The Bookworm Sez
Review: The Bond
Those big brown eyes can't fool you.
You know exactly what your pet is thinking. The wag of the tail, the flick of an ear, a well-placed paw or nose tells you everything you need to know.
You've been an animal lover since you can remember, a trait you share with humans reaching back millennia. But the way we treat animals now is not the way it's always been. In the new book “The Bond” by Wayne Pacelle, you'll find out why.
In one way or another, we've all grown up with animals. Research shows that 90 percent of the characters in children's picture books are animals. And who can forget the television shows we watched and the toys we played with?
While it's uncertain when animals were first welcomed to ancient hearths, humans seem to be biologically wired to live with them. Hormones that bond people together also serve to bond us with our furry friends. Studies show that having animals around is good for us, and vice versa.
But it hasn't always been like that.
Animals needed advocates, and the American Society for the Prevention of Cruelty to Animals (ASPCA) was founded just after the Civil War. Just decades later, Henry Salt “laid the groundwork for the modern approach to animal rights” with a paper he wrote on the subject. Charles Darwin weighed in, arguing that there was little difference between human and animal. Science is just now beginning to agree.
In his work with the Humane Society of the United States, Pacelle has seen some things that shocked him and some that give him hope. He writes of “the rising political strength of HSUS” and the work done to change California's slaughterhouses. He says the organization was never meant to limit itself to companion animals and that the “concern reaches to all animals” that are being exploited or mistreated.
Though controversy seems to follow author Wayne Pacelle everywhere, it's hard to argue with many aspects of this book. Nobody, for instance, wants to see animals suffer, and action to prevent it would seem prudent to the vast majority of people. That emphasis here – and especially, the hopeful and heartwarming chapter on the aftermath of Hurricane Katrina – is very much worth reading.
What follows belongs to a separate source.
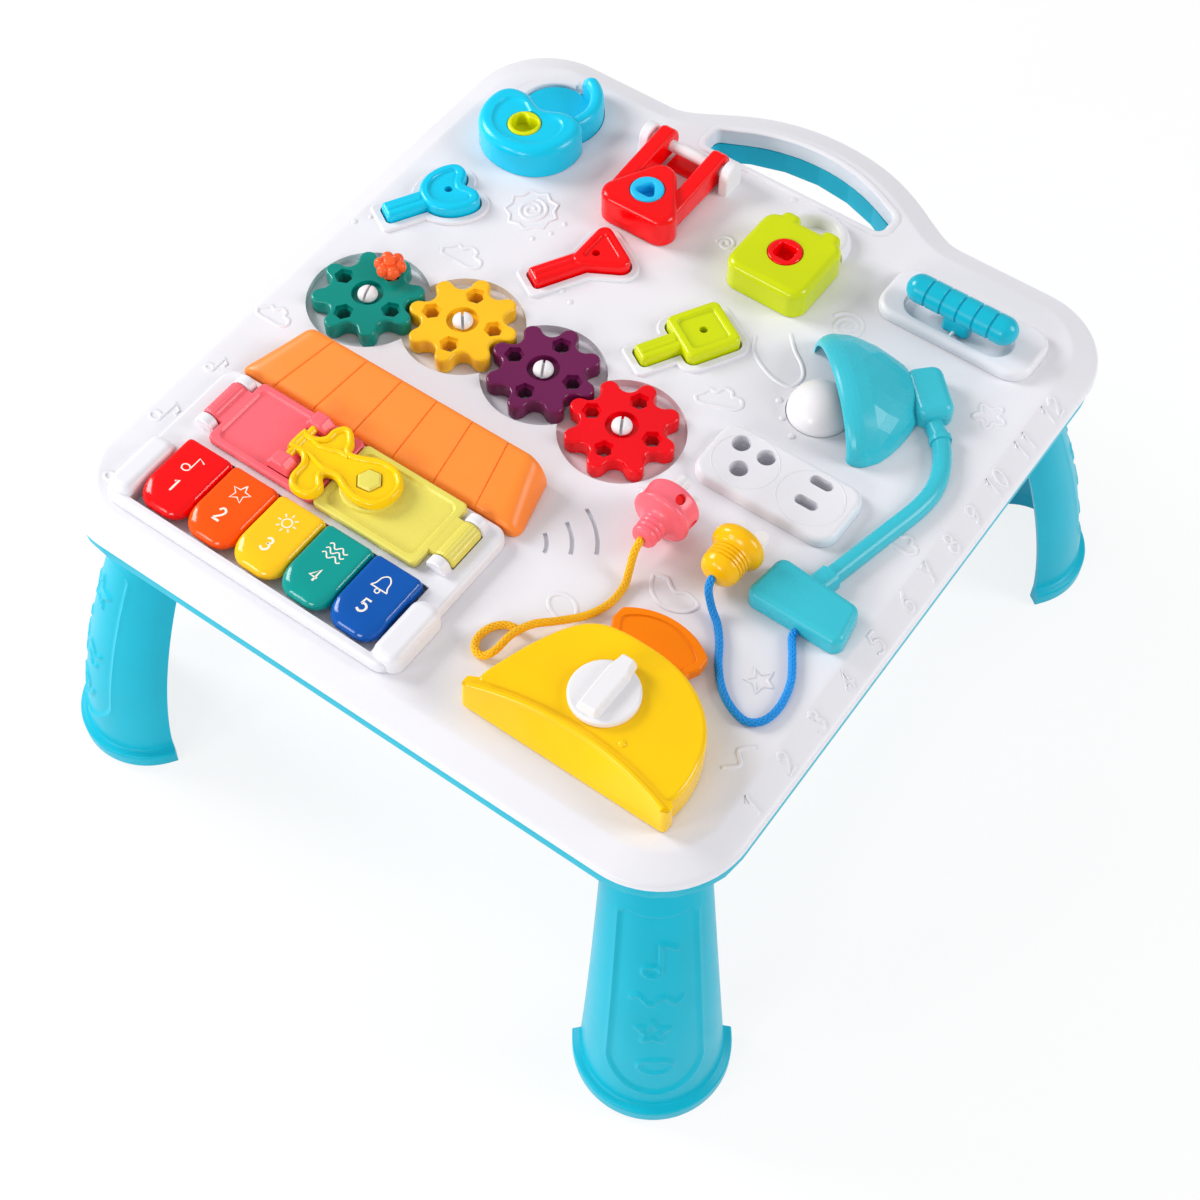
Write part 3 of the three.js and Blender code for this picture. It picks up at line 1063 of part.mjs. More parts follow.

But still, and despite that Pacelle often seems to choose his words carefully, there's contention all over “The Bond”, no matter which side of the animal rights fence you're on.
In this book, Pacelle takes on farmers and hunters, zoo-goers and meat-eaters, the government, gun owners, Canadians, homeowners, scientists, and some veterinarians. He has much to say about dolphins, “downer” cattle, dog breeders, and elephant “trainers”. And, by dealing with the Elephant in the Room, he challenges football-minded animal lovers by discussing his contentious work with Michael Vick.
If you decide to read this book, do so with curiosity about our human-animal bond and the understanding that what's in here probably isn't going to change anybody's mind - though, for sure, in disputative circles, “The Bond” is going to make the fur fly.